How should I estimate CPU time per request?
Use profiling from representative load tests. Measure CPU per request on a warm system with realistic caches and dependencies, then enter the average. Re-check after major code or library upgrades.
Why does the tool compute concurrency?
Concurrency estimates in-flight requests needed to sustain your rate. High concurrency drives queueing, memory pressure, and tail latency. Planning for concurrency helps you size thread pools, connection limits, and memory safely.
When is bandwidth the bottleneck?
Bandwidth limits dominate when payloads are large or responses stream data. Compare bandwidth-limited RPS to CPU-limited RPS. If bandwidth is lower, reduce payload size, overhead, or increase per-instance network capacity.
How do I pick a safety margin?
Start with 15–25% for steady workloads and strong observability.

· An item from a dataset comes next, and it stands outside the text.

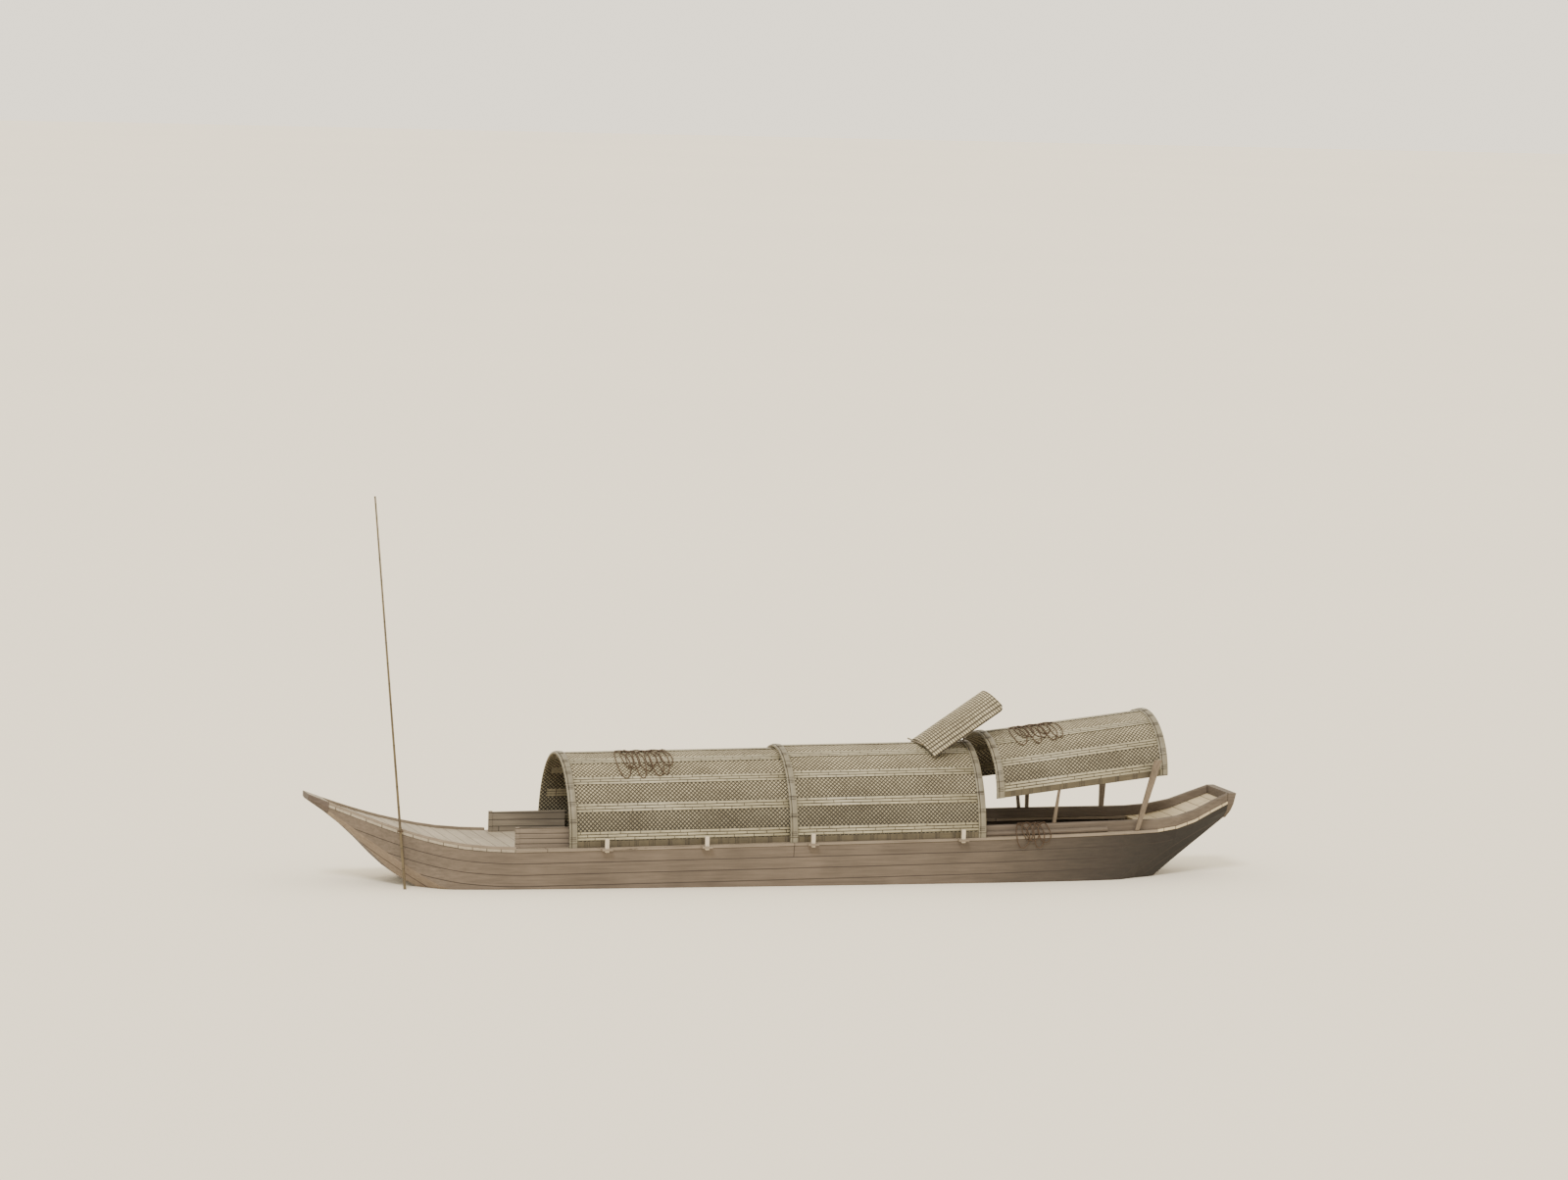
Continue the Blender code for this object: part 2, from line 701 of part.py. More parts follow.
def build_pegs(name, side):
    long, deep, tall = PEG
    for number, x in enumerate(PEG_X, 1):
        middle = beam(x) + LEDGE_OVERHANG + PEG_OFFSET
        low = sheer(x) - PEG_BELOW
        bm = bmesh.new()
        box(bm, (x - long / 2, side * middle - deep / 2, low),
            (x + long / 2, side * middle + deep / 2, low + tall))
        add_object("peg_{}_{}".format(name, number), bm, "dark")


def add_cleat(bm, x, side):
    """Block on the ledge's edge with an upright square hole for a peg."""
    long, deep, _ = PEG
    wide, out, high = CLEAT
    near = beam(x) + LEDGE_OVERHANG - CLEAT_ROOT
    far = near + out
    middle = beam(x) + LEDGE_OVERHANG + PEG_OFFSET
    z0, z1 = sheer(x) - high, sheer(x) - SNUG
    corners = [(-wide / 2, near), (wide / 2, near), (wide / 2, far), (-wide / 2, far)]
    hole_x, hole_y = long / 2 + GAP, deep / 2 + GAP
    hole = [(-hole_x, middle - hole_y), (hole_x, middle - hole_y),
            (hole_x, middle + hole_y), (-hole_x, middle + hole_y)]
    layers = []
    for z in (z0, z1):
        outer = [bm.verts.new((x + u, side * v, z)) for u, v in corners]
        inner = [bm.verts.new((x + u, side * v, z)) for u, v in hole]
        layers.append((outer, inner))
    (outer_low, inner_low), (outer_high, inner_high) = layers
    for i in range(4):
        j = (i + 1) % 4
        bm.faces.new((outer_low[i], outer_low[j], outer_high[j], outer_high[i]))
        bm.faces.new((inner_low[i], inner_high[i], inner_high[j], inner_low[j]))
        bm.faces.new((outer_low[i], inner_low[i], inner_low[j], outer_low[j]))
        bm.faces.new((outer_high[i], outer_high[j], inner_high[j], inner_high[i]))


def build_after_post(name, side):
    """Plank post that leans aft outside the canopy's edge."""
    foot_x = AFTER_POST_X
    head_x = foot_x - AFTER_POST_LEAN
    foot_y, foot_z = beam(foot_x) - AFTER_POST_INSET, sheer(foot_x)
    edge_y = CANOPY_HALF_WIDTH + RIM + AFTER_POST_FOOT[1]
    flare = (edge_y - foot_y) / (canopy_foot(head_x) - LEAN_ROOM - foot_z)
    head_y = foot_y + flare * (AFTER_POST_TOP - foot_z)
    bm = bmesh.new()
    upright(bm, rectangle(foot_x, side * foot_y, *AFTER_POST_FOOT),
            rectangle(head_x, side * head_y, *AFTER_POST_HEAD),
            lambda x: sheer(x) + GAP, lambda _: AFTER_POST_TOP)
    add_object("after_post_" + name, bm, "dark")


def build_mid_post(name, side):
    """Post on the quarter rail under the canopy's edge."""
    middle = quarter_rail_section(MID_POST_X)[0] - QUARTER_RAIL_WIDTH / 2
    head = CANOPY_HALF_WIDTH - MAT / 2
    bm = bmesh.new()
    foot_radius, head_radius = MID_POST_RADIUS
    upright(bm, circle(MID_POST_X, side * middle, foot_radius),
            circle(MID_POST_X, side * head, head_radius), rail_top, lambda x: canopy_foot(x) - SEAM)
    add_object("mid_post_" + name, bm, "dark")


def build_stub(name, x, height):
    """Short post standing on the starboard quarter rail."""
    middle = QUARTER_RAIL_WIDTH / 2 - quarter_rail_section(x)[0]
    outline = rectangle(x, middle, *STUB)
    bm = bmesh.new()
    upright(bm, outline, outline, rail_top, lambda _: rail_top(x) + height)
    add_object("stub_post_" + name, bm, "dark")


def build_spar():
    """Round spar that lies on the port ledge against the rail."""
    rings = []
    for x in span(*SPAR_X):
        y = quarter_rail_section(x)[0] + SPAR_RADIUS + SNUG / 2
        z = sheer(x) + SPAR_RADIUS + SEAM
        rings.append([(x, u, v) for u, v in circle(y, z, SPAR_RADIUS, 12)])
    bm = bmesh.new()
    loft(bm, rings)
    add_object("side_spar", bm, "dark", smooth=True)


# Pole and its rope ring

def build_pole():
    """Long bamboo, even as far as the ring can reach and tapered above."""
    rings = []
    for z, radius in ((POLE_FOOT[1], POLE_RADIUS[0]), (POLE_TAPER_START, POLE_RADIUS[0]),
                      (POLE_TOP[1], POLE_RADIUS[1])):
        centre = pole_at(z)
        rings.append([(x, y, z) for x, y in circle(centre.x, centre.y, radius, 12)])
    bm = bmesh.new()
    loft(bm, rings)
    add_object("pole", bm, "bamboo", pivot=pole_at(POLE_FOOT[1]), smooth=True)


def pole_x(z):
    (foot_x, foot_z), (top_x, top_z) = POLE_FOOT, POLE_TOP
    return foot_x + (top_x - foot_x) * (z - foot_z) / (top_z - foot_z)


def pole_at(z):
    """Centre of the pole at a height, as far out as its rope ring stands off the rail."""
    ring_x = pole_x(GROMMET_HEIGHT)
    slope = (beam(ring_x) - beam(ring_x - GROMMET_RADIUS)) / GROMMET_RADIUS
    off = (GROMMET_RADIUS + GROMMET_ROPE + GAP) * math.hypot(1.0, slope)
    return Vector((pole_x(z), beam(ring_x) + off, z))


def build_grommet():
    """Rope ring at the rail that the pole stands in."""
    centre = pole_at(GROMMET_HEIGHT)
    rings_around, sides = 20, 6
    bm = bmesh.new()
    verts = []
    for i in range(rings_around):
        turn = math.tau * i / rings_around
        ring = []
        for j in range(sides):
            roll = math.tau * j / sides
            reach = GROMMET_RADIUS + GROMMET_ROPE * math.cos(roll)
            out = Vector((reach * math.cos(turn), reach * math.sin(turn), GROMMET_ROPE * math.sin(roll)))
            ring.append(bm.verts.new(centre + out))
        verts.append(ring)
    for i in range(rings_around):
        k = (i + 1) % rings_around
        for j in range(sides):
            m = (j + 1) % sides
            bm.faces.new((verts[i][j], verts[i][m], verts[k][m], verts[k][j]))
    add_object("pole_grommet", bm, "rope", smooth=True)


# Rope coils that lie on the roofs and over the rail

def draped_slab(bm, place, x_range, arc_range, steps=18):
    """Slab with round ends that follows a roof from the ridge down its port side."""
    middle = (x_range[0] + x_range[1]) / 2
    reach = (x_range[1] - x_range[0]) / 2
    rings = []
    for i in range(steps + 1):
        share = i / steps
        arc = arc_range[0] + share * (arc_range[1] - arc_range[0])
        half = reach * (1.0 - 0.35 * abs(2 * share - 1) ** 3)
        rings.append([place(middle - half, arc, 0.0), place(middle + half, arc, 0.0),
                      place(middle + half, arc, ROPE_LAYER), place(middle - half, arc, ROPE_LAYER)])
    loft(bm, rings)


def on_front_roof(x, arc, lift):
    angle = arc / ARCH_HEIGHT
    p = arch_point(ARCH_HALF_WIDTH, ARCH_HEIGHT, angle, LATH + ROPE_SEAT + lift)
    return Vector((x, p.x, straight_roof(x) + p.y))


def on_canopy(x, arc, lift):
    angle = arc / CANOPY_HALF_WIDTH
    p = arch_point(CANOPY_HALF_WIDTH, CANOPY_HEIGHT, angle, LATH + ROPE_SEAT + lift)
    return Vector((x, p.x, canopy_foot(x) + p.y))


def build_roof_ropes():
    bm = bmesh.new()
    draped_slab(bm, on_front_roof, FRONT_ROPE_X, FRONT_ROPE_ARC)
    add_object("front_roof_rope", bm, "rope")
    bm = bmesh.new()
    draped_slab(bm, on_canopy, CANOPY_ROPE_X, CANOPY_ROPE_ARC)
    add_object("canopy_rope", bm, "rope")


def build_quarter_rope():
    """Hank hung over the quarter rail and the spar, down the hull's side."""
    rings = []
    for x in QUARTER_ROPE_X:
        outer, _, top = quarter_rail_section(x)
        inner = outer - QUARTER_RAIL_WIDTH
        deck = sheer(x)
        spar = outer + 2 * SPAR_RADIUS
        edge = beam(x) + LEDGE_OVERHANG
        seat = top + 2 * GAP
        under = [(inner - SNUG, seat - ROPE_LAYER), (inner - SNUG, seat), (outer + SNUG, seat),
                 (spar + 2 * SNUG, deck + 1.4 * SPAR_RADIUS), (edge + SNUG, deck + SNUG),
                 (edge + SNUG, deck - QUARTER_ROPE_DROP)]
        lifts = ((-1.0, 0.0), (-0.8, 0.8), (0.4, 1.0), (0.7, 0.8), (1.0, 0.4), (1.0, 0.0))
        over = [(y + a * ROPE_LAYER, z + b * ROPE_LAYER) for (y, z), (a, b) in zip(under, lifts)]
        rings.append([(x, y, z) for y, z in under + over[::-1]])
    bm = bmesh.new()
    loft(bm, rings)
    add_object("quarter_rope", bm, "rope")


def build():
    clear_scene()
    build_bottom()
    sides = (("port", 1), ("starboard", -1))
    for name, side in sides:
        build_bilge(name, side)
        build_side(name, side)
        build_ledge(name, side)
        build_fore_rail(name, side)
        build_quarter_rail(name, side)
        build_washboard(name, side)
        build_pegs(name, side)
        build_after_post(name, side)
        build_mid_post(name, side)
    build_bow_block()
    build_transom()
    build_foredeck()
    build_plate("stern_deck", (STATIONS[0], AFTER_DECK_END), "deck")
    build_bulkhead("fore_bulkhead", FOREDECK_END)
    build_bulkhead("mid_bulkhead", MID_BULKHEAD)
    build_bulkhead("aft_bulkhead", AFTER_DECK_END - BOARD)
    build_sole("cabin_sole", (MID_BULKHEAD + BOARD + GAP, FOREDECK_END - GAP), CABIN_SOLE)
    build_sole("cockpit_sole", (AFTER_DECK_END + GAP, MID_BULKHEAD - GAP), COCKPIT_SOLE)
    build_roof("front_roof", FRONT_ROOF_X, 0.0)
    build_roof("middle_roof", MIDDLE_ROOF_X, MIDDLE_ROOF_OFFSET)
    build_canopy()
    build_flap()
    build_flap_hinge()
    build_prop()
    for name, x, height in STUBS:
        build_stub(name, x, height)
    build_spar()
    build_pole()
    build_grommet()
    build_roof_ropes()
    build_quarter_rope()


build()
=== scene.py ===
"""Looks of the mat-roofed river boat: camera, light, finishes, bamboo, mats and rope."""
import json
import math
from bisect import bisect_right

import bmesh
import bpy
from mathutils import Matrix, Vector
from mathutils.bvhtree import BVHTree

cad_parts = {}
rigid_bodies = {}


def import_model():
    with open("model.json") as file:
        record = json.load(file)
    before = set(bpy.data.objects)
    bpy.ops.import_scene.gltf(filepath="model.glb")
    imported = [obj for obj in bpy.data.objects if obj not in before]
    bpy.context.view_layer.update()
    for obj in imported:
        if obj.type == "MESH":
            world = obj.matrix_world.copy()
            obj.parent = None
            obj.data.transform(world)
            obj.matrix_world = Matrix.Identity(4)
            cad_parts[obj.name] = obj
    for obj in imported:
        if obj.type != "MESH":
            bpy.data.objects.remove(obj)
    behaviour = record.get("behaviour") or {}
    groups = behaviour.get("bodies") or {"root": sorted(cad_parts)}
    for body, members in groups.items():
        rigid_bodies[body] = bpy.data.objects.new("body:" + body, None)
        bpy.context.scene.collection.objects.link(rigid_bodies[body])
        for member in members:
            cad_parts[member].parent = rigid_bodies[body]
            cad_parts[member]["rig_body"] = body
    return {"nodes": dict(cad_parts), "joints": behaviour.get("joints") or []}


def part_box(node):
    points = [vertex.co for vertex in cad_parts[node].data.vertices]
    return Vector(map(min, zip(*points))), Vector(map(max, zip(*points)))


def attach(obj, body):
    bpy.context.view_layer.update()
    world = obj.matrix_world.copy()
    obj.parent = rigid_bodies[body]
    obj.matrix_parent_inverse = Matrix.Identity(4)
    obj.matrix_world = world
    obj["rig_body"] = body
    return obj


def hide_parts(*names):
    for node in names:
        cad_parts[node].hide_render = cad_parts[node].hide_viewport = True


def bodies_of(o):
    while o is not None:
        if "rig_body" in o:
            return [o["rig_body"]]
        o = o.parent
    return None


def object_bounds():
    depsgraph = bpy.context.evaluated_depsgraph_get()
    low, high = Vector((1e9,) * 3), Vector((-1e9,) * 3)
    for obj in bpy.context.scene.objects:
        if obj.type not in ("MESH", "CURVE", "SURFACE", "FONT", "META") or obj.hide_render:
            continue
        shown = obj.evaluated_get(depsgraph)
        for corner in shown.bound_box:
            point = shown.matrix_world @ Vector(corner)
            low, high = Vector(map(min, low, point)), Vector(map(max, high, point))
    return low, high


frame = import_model()
cad_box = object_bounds()

# Waterline above the flat bottom; all lengths here are in metres
WATERLINE = 0.400

# Camera: bearing, height and tilt of the view, and how large a metre shows
PHOTO_SIZE = (1600, 1204)
VIEW_AZIMUTH = 164.2
VIEW_ELEVATION = 5.5
VIEW_ROLL = 1.55
VIEW_DISTANCE = 110.0
PIXELS_PER_METRE = 54.5
VIEW_AIM = (-0.061, 0.0, 5.808)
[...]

Increase it for bursty traffic, noisy multi-tenant clusters, frequent deployments, or dependency instability. Safety margin is cheaper than downtime.
Do I still need load testing after this?
Yes. This is a planning model, not a substitute for testing. Validate saturation points, error rates, and P95/P99 under staged traffic. Use results to refine service time, CPU, and retry assumptions.